> **Short exercise**
Reproduce the section of the listing that begins at the line containing "for name, part" and finishes at the line containing "imported = [obj". Include both end lines and nothing beyond them.

* start *

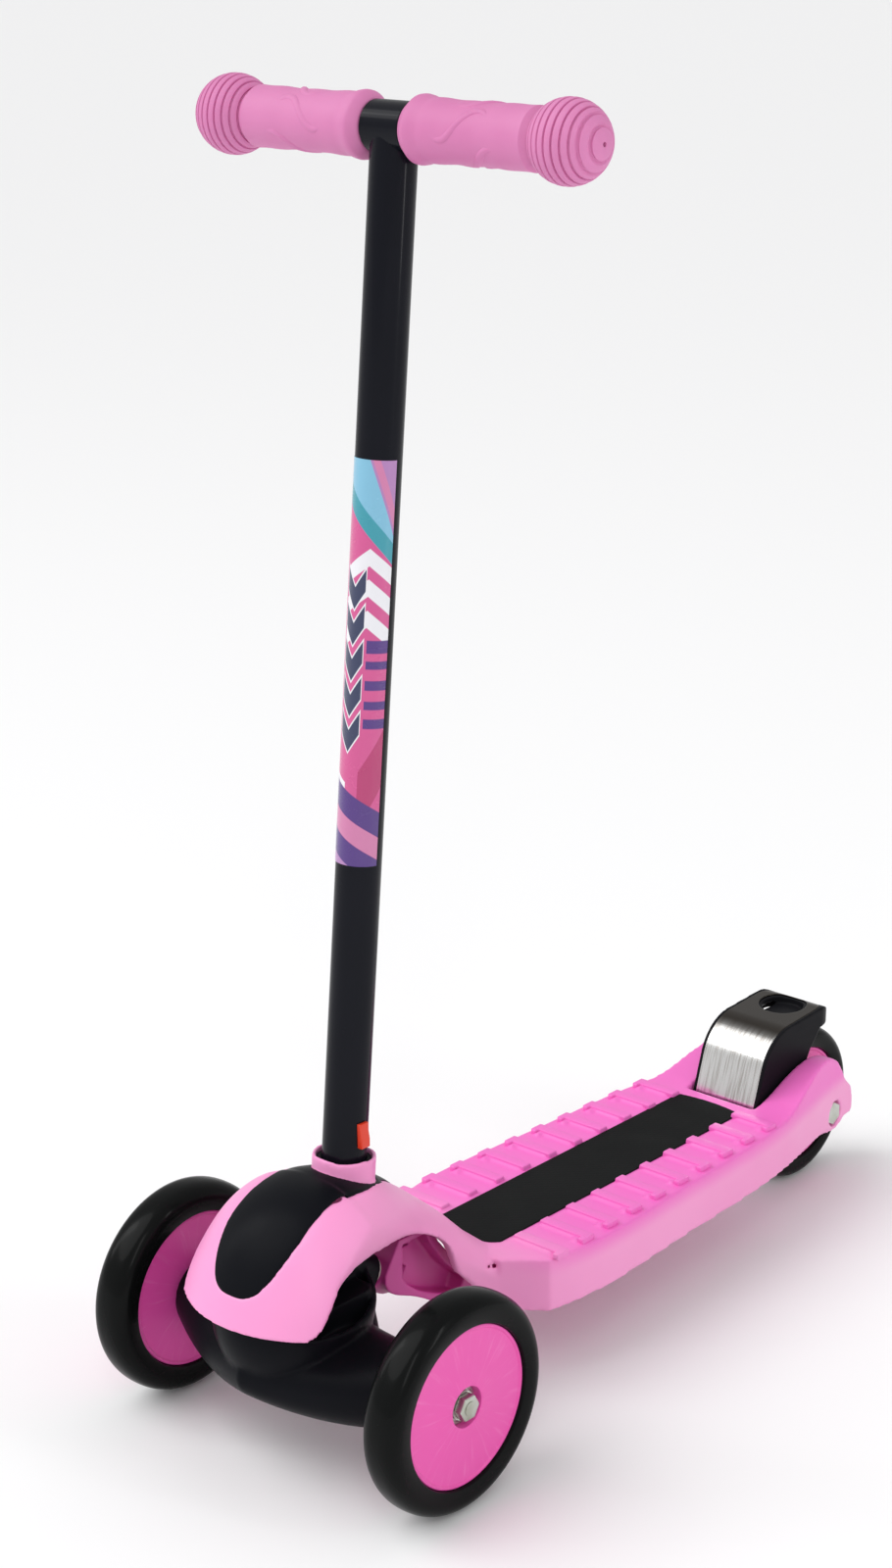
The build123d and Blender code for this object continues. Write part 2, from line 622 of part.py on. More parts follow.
def both_sides(part):
    """The part and its mirror image on the other side of the scooter, as two solids."""
    return Compound(children=[part, mirror(part, Plane.YZ)])


def make_front_axle_parts():
    """Through axle with its end nuts, and the washers inside and outside of each wheel."""
    inner_face = FRONT_TRACK_HALF - FRONT_HALF_WIDTH + HUB_SHRINK
    seat = inner_face + 2 * BEARING_WIDTH + BEARING_GAP + SIDE_FIT
    nut = hexagon(NUT_ACROSS, seat + WASHER_T, seat + WASHER_T + NUT_T)
    nut -= rod(AXLE_R, seat + WASHER_T, seat + WASHER_T + NUT_T)
    outer = tube(WASHER_R, AXLE_R + RUN_FIT, seat, seat + WASHER_T)
    inner = tube(WASHER_R - 1, AXLE_R + RUN_FIT, TRUCK_END, inner_face - SIDE_FIT)
    end = seat + WASHER_T + NUT_T + 0.4
    return {
        "front_axle": FRONT_AXLE * rod(AXLE_R, -end, end),
        "front_axle_nuts": both_sides(FRONT_AXLE * nut),
        "front_washers": both_sides(Compound(children=[FRONT_AXLE * outer, FRONT_AXLE * inner])),
    }


def make_rear_axle_parts():
    """Rear axle bolt with its nut, and the spacers that centre the wheel between the cheeks."""
    seat = CHEEK_HALF - BOLT_RECESS
    bolt = rod(AXLE_R, -seat - NUT_T, seat) + hexagon(NUT_ACROSS, seat, seat + NUT_T)
    nut = hexagon(NUT_ACROSS, -seat - NUT_T, -seat) - rod(AXLE_R, -seat - NUT_T, -seat)
    hub_face = REAR_HALF_WIDTH - HUB_SHRINK
    spacer = tube(AXLE_R + 2.5, AXLE_R + RUN_FIT, hub_face + SIDE_FIT, SLOT_HALF)
    return {
        "rear_axle_bolt": REAR_AXLE * bolt,
        "rear_axle_nut": REAR_AXLE * nut,
        "rear_axle_spacers": both_sides(REAR_AXLE * spacer),
    }


# ---------------------------------------------------------------- handlebar and latch
def make_stem():
    """Stem tube, coped to the crossbar, with the window for the release button."""
    foot = -stem_down(SOCKET_BOTTOM) + SLEEVE_FLOOR
    stem = tube(STEM_R, STEM_R - TUBE_WALL, foot, 0)
    stem -= Rot(0, 90, 0) * rod(BAR_R, -FAR, FAR)
    y, z = BUTTON_WIDTH / 2 + COVER_FIT, BUTTON_HEIGHT / 2 + COVER_FIT
    middle = -stem_down(BUTTON_Z)
    return BAR * (stem - block(0, FAR, -y, y, middle - z, middle + z))


def make_crossbar():
    """Straight crossbar tube."""
    return BAR * Rot(0, 90, 0) * tube(BAR_R, BAR_R - TUBE_WALL, -BAR_HALF, BAR_HALF)


def make_grip():
    """Left grip: flanged inner end, swelling body, and a ball end with ring grooves."""
    ball_start = BALL_X - (BALL_R ** 2 - GRIP_R ** 2) ** 0.5
    flange_end = GRIP_START + GRIP_FLANGE_T
    tip = BALL_X + BALL_R
    lead = Polyline((GRIP_START, BAR_R + RUN_FIT), (GRIP_START, GRIP_FLANGE_R - 1.5),
                    (GRIP_START + 1.5, GRIP_FLANGE_R), (flange_end, GRIP_FLANGE_R),
                    (flange_end + 2.5, GRIP_R))
    body = Line((flange_end + 2.5, GRIP_R), (ball_start, GRIP_R))
    ball = ThreePointArc((ball_start, GRIP_R), (BALL_X, BALL_R), (tip, 0))
    bore = Polyline((tip, 0), (BAR_HALF + 1, 0), (BAR_HALF + 1, BAR_R + RUN_FIT),
                    (GRIP_START, BAR_R + RUN_FIT))
    grip = revolve(Plane.XY * make_face([lead, body, ball, bore]), Axis.X)
    first = BALL_X - BALL_GROOVE_PITCH * (BALL_GROOVES - 3)
    for index in range(BALL_GROOVES):
        x = first + index * BALL_GROOVE_PITCH
        radius = (BALL_R ** 2 - (x - BALL_X) ** 2) ** 0.5
        ring = tube(radius + 2, radius - BALL_GROOVE_DEPTH, x, x + BALL_GROOVE_W)
        grip -= Rot(0, 90, 0) * ring
    grip -= Rot(0, 90, 0) * rod(GRIP_HOLE_R, tip - 6, tip + 1)
    return BAR * grip


def make_decal():
    """Thin printed wrap round the front half of the stem."""
    half = radians(DECAL_SWEEP / 2)
    inner = STEM_R + 0.02
    outer = STEM_R + DECAL_T
    ends = [(side * sin(half), -cos(half)) for side in (-1, 1)]
    rim = [ThreePointArc((ends[0][0] * r, ends[0][1] * r), (0, -r), (ends[1][0] * r, ends[1][1] * r))
           for r in (inner, outer)]
    caps = [Line((x * inner, y * inner), (x * outer, y * outer)) for x, y in ends]
    low = -stem_down(DECAL_LOW)
    return BAR * plan_prism(rim + caps, low, -stem_down(DECAL_HIGH))


def make_sleeve():
    """Closed-ended black sleeve that lines the stem socket."""
    low = -stem_down(SOCKET_BOTTOM)
    high = -stem_down(COLLAR_TOP) - SLEEVE_RECESS
    sleeve = rod(SLEEVE_R - RUN_FIT, low, high) - rod(STEM_R + RUN_FIT, low + SLEEVE_FLOOR, high)
    return BAR * sleeve


def make_button():
    """Release button: a cap through the stem's window and a flange that keeps it in."""
    middle = -stem_down(BUTTON_Z)
    y, z = BUTTON_WIDTH / 2, BUTTON_HEIGHT / 2
    back = FLANGE_X - BUTTON_FLANGE_T
    cap = block(back, STEM_R + BUTTON_PROUD, -y, y, middle - z, middle + z)
    cap = fillet(cap.edges().filter_by(Axis.Y).sort_by(Axis.X)[-2:], 1.0)
    flange = block(back, FLANGE_X, -y, y, middle - z - BUTTON_FLANGE, middle + z + BUTTON_FLANGE)
    return BAR * (cap + flange)


def coil(radius, wire, pitch, turns):
    """A helical spring about Z, starting at zero."""
    path = Helix(pitch, pitch * turns, radius)
    start = Plane(origin=path @ 0, z_dir=path % 0)
    return sweep(start * Circle(wire), path=path)


def make_latch_spring():
    """Spring inside the stem that pushes the button out."""
    reach = FLANGE_X - BUTTON_FLANGE_T + STEM_R - TUBE_WALL - 2 * LATCH_WIRE_R - 2 * SIDE_FIT
    spring = coil(LATCH_COIL_R, LATCH_WIRE_R, reach / LATCH_TURNS, LATCH_TURNS)
    start = -(STEM_R - TUBE_WALL) + LATCH_WIRE_R + SIDE_FIT
    wall_drop = STEM_R - TUBE_WALL - ((STEM_R - TUBE_WALL) ** 2 - (LATCH_COIL_R + LATCH_WIRE_R) ** 2) ** 0.5
    shortened = scale(spring, by=(1, 1, (reach - wall_drop) / reach))
    return BAR * Pos(start + wall_drop, 0, -stem_down(BUTTON_Z)) * Rot(0, 90, 0) * shortened


# ---------------------------------------------------------------- brake
def brake_face(inset):
    """Side outline under the brake's domed top, moved in by the inset."""
    front = (384, 118)
    rear = (447, 121.5)
    sketch = make_face(Polyline((369, 62), (370.5, 75), front, rear,
                                (BRAKE_REAR, 108), (BRAKE_REAR, 60), close=True))
    sketch = fillet(sketch.vertices().sort_by_distance((*front, 0))[0], BRAKE_BEND)
    sketch = fillet(sketch.vertices().sort_by_distance((*rear, 0))[0], BRAKE_LIP)
    return offset(sketch, -inset) if inset else sketch


def brake_plan(half, rear, corner):
    """Upright prism of the brake's plan, with rounded rear corners."""
    plan = make_face(Polyline((-half, 340), (half, 340), (half, rear), (-half, rear), close=True))
    plan = fillet(plan.vertices().sort_by(Axis.Y)[-2:], corner)
    return extrude(plan, FAR)


def brake_layer(inset):
    """Everything under the brake's domed top, as wide as can be."""
    return extrude(Plane.YZ * brake_face(inset), FAR, both=True)


def brake_form(inset, half):
    """Solid under the brake's domed top, inside its plan."""
    return brake_layer(inset) & brake_plan(half, BRAKE_REAR - inset, BRAKE_CORNER - inset)


def plate_zone(fit):
    """Region that the metal plate covers, seen from the side and from above."""
    half = BRAKE_HALF - SKIRT_T + 1 - fit
    outline = brake_plan(half, BRAKE_REAR - 7 - fit, BRAKE_CORNER - 2)
    return outline & block(-FAR, FAR, 360, FAR, 74 + fit, FAR)


def plate_hole(radius):
    """Round hole near the brake's rear edge, where the foot presses."""
    return Pos(0, PLATE_HOLE_Y, 0) * rod(radius, 100, FAR)


def make_brake_body():
    """Black brake lever over the rear wheel, with skirts, pivot lugs and the brake shoe."""
    body = brake_form(0, BRAKE_HALF) - brake_form(PLATE_T + BRAKE_T, BRAKE_HALF - SKIRT_T)
    skirt = Polyline((386, 40), (387, 66), (393, 68.5), (410, 71), (419, 80), (428, 96), (439, 108), (500, 110),
                     (500, 40), close=True)
    body -= side_prism(skirt, FAR)
    body -= block(-FAR, FAR, 360, 400, 0, PIN_Z - 2.5)
    bridge = Polyline((PIN_Y - LUG_R, PIN_Z), (372.5, 78), (377, 94), (388, 94), (PIN_Y + LUG_R, PIN_Z),
                      close=True)
    bridge = extrude(Plane.YZ * make_face(bridge), LUG_T) & brake_layer(PLATE_T + 1)
    lug = bridge + PIN * rod(LUG_R, 0, LUG_T)
    lug = Pos(LUG_INNER, 0, 0) * lug
    shoe = block(-SHOE_HALF, SHOE_HALF, 420, 447, 90, 118) - REAR_AXLE * rod(REAR_R + SHOE_GAP, -FAR, FAR)
    shoe &= brake_layer(PLATE_T + 1)
    body += [lug, mirror(lug, Plane.YZ), shoe]
    body -= (brake_layer(0) - brake_layer(PLATE_T)) & plate_zone(0)
    body -= Pos(0, PLATE_HOLE_Y, 0) * rod(PLATE_HOLE_R - 2, DISH_FLOOR, FAR)
    return body - PIN * rod(PIN_R + RUN_FIT, -FAR, FAR)


def make_brake_plate():
    """Bright metal plate let into the top of the brake."""
    layer = brake_layer(0.02) - brake_layer(PLATE_T)
    return (layer & plate_zone(COVER_FIT / 2)) - plate_hole(PLATE_HOLE_R)


def make_brake_spring():
    """Torsion spring on the brake pin, with one leg to the deck and one to the brake."""
    pitch = 2 * BRAKE_WIRE_R + 0.3
    height = pitch * BRAKE_TURNS
    path = Helix(pitch, height, BRAKE_COIL_R)
    first = Line((path @ 0) - (path % 0) * BRAKE_LEG, path @ 0)
    last = Line(path @ 1, (path @ 1) + (path % 1) * BRAKE_LEG)
    start = Plane(origin=first @ 0, z_dir=first % 0)
    spring = sweep(start * Circle(BRAKE_WIRE_R), path=Wire([first, path, last]))
    return PIN * Pos(0, 0, -height / 2) * mirror(spring, Plane.XZ)


def make_parts():
    """Every part by name."""
    grip = make_grip()
    parts = {
        "deck_shell": make_shell(),
        "nose_cover": make_cover(),
        "foot_mat": make_mat(),
        "neck_keel": make_keel(),
        "keel_screws": make_screws(),
        "kingpin_bolt": make_kingpin(),
        "kingpin_nut": make_kingpin_nut(),
        "kingpin_washers": make_kingpin_washers(),
        "thrust_washers": make_thrust_washers(),
        "centering_blocks": make_blocks(),
        "truck_body": make_truck(),
        "stem_tube": make_stem(),
        "cross_tube": make_crossbar(),
        "grip_left": grip,
        "grip_right": mirror(grip, Plane.YZ),
        "stem_decal": make_decal(),
        "stem_sleeve": make_sleeve(),
        "latch_button": make_button(),
        "latch_spring": make_latch_spring(),
        "brake_body": make_brake_body(),
        "brake_plate": make_brake_plate(),
        "brake_pin": PIN * rod(PIN_R, -PIN_HALF, PIN_HALF),
        "brake_spring": make_brake_spring(),
    }
    return parts | make_wheels() | make_front_axle_parts() | make_rear_axle_parts()


def export_all(parts):
    """Writes one STEP file for each named part."""
    os.makedirs("parts", exist_ok=True)
    for name, part in parts.items():
        export_step(SHIFT * part, f"parts/{name}.step")


if __name__ == "__main__":
    export_all(make_parts())
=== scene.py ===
"""Looks of a toddler's three-wheeled kick scooter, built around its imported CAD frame."""

import logging
import math
from dataclasses import dataclass
from enum import Enum
from typing import Iterable, Optional, Sequence

import bpy
from mathutils import Matrix, Vector


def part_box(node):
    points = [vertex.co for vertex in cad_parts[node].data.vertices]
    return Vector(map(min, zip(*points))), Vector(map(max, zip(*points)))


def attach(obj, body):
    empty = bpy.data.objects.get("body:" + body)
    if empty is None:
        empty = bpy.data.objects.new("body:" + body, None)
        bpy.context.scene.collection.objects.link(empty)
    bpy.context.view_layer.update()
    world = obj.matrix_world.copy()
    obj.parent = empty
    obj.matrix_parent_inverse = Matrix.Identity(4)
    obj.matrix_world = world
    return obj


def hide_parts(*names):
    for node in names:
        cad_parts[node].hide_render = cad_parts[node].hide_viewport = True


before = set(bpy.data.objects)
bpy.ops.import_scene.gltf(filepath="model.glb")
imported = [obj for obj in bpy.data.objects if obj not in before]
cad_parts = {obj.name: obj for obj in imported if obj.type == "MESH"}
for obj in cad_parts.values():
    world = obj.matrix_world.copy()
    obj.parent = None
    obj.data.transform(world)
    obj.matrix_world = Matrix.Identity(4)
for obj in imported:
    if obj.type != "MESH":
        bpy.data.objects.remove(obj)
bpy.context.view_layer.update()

LOG = logging.getLogger("scooter")
MM = 0.001
TAU = 2 * math.pi
COLLAR_Y = -187.5
DOUBLES = 1e-6

Piece = bpy.types.Object
Point2 = tuple[float, float]
Colour = tuple[float, float, float]


# ------------------------------------------------------------------ names
class Body(Enum):
    """The rigid bodies that pieces ride on."""

    DECK = "deck"
    TRUCK = "truck"
    FRONT_LEFT = "wheel_front_left"
    FRONT_RIGHT = "wheel_front_right"
    REAR = "wheel_rear"
    BRAKE = "brake"
    BUTTON = "button"


class Slot(Enum):
    """Names of the material slots that pieces are published with."""

    SHELL = "shell_pink"
    COVER = "cover_black"
    KEEL = "keel_pink"
    MAT = "mat_black"
    BAR = "bar_black"
    GRIP = "grip_pink"
    DECAL = "decal_print"
    SLEEVE = "sleeve_black"
    BUTTON = "button_orange"
    TRUCK = "truck_black"
    STEEL = "steel_zinc"
    NYLON = "nylon_white"
    ELASTOMER = "elastomer"
    TYRE = "tyre_black"
    HUB = "hub_pink"
    BRAKE = "brake_black"
    BRAKE_METAL = "brake_metal"
    SPRING = "spring_steel"


class Axis(Enum):
    """Directions along which a turned piece is laid."""

    X = "X"
    Z = "Z"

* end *

> **Full response**
    for name, part in parts.items():
        export_step(SHIFT * part, f"parts/{name}.step")


if __name__ == "__main__":
    export_all(make_parts())
=== scene.py ===
"""Looks of a toddler's three-wheeled kick scooter, built around its imported CAD frame."""

import logging
import math
from dataclasses import dataclass
from enum import Enum
from typing import Iterable, Optional, Sequence

import bpy
from mathutils import Matrix, Vector


def part_box(node):
    points = [vertex.co for vertex in cad_parts[node].data.vertices]
    return Vector(map(min, zip(*points))), Vector(map(max, zip(*points)))


def attach(obj, body):
    empty = bpy.data.objects.get("body:" + body)
    if empty is None:
        empty = bpy.data.objects.new("body:" + body, None)
        bpy.context.scene.collection.objects.link(empty)
    bpy.context.view_layer.update()
    world = obj.matrix_world.copy()
    obj.parent = empty
    obj.matrix_parent_inverse = Matrix.Identity(4)
    obj.matrix_world = world
    return obj


def hide_parts(*names):
    for node in names:
        cad_parts[node].hide_render = cad_parts[node].hide_viewport = True


before = set(bpy.data.objects)
bpy.ops.import_scene.gltf(filepath="model.glb")
imported = [obj for obj in bpy.data.objects if obj not in before]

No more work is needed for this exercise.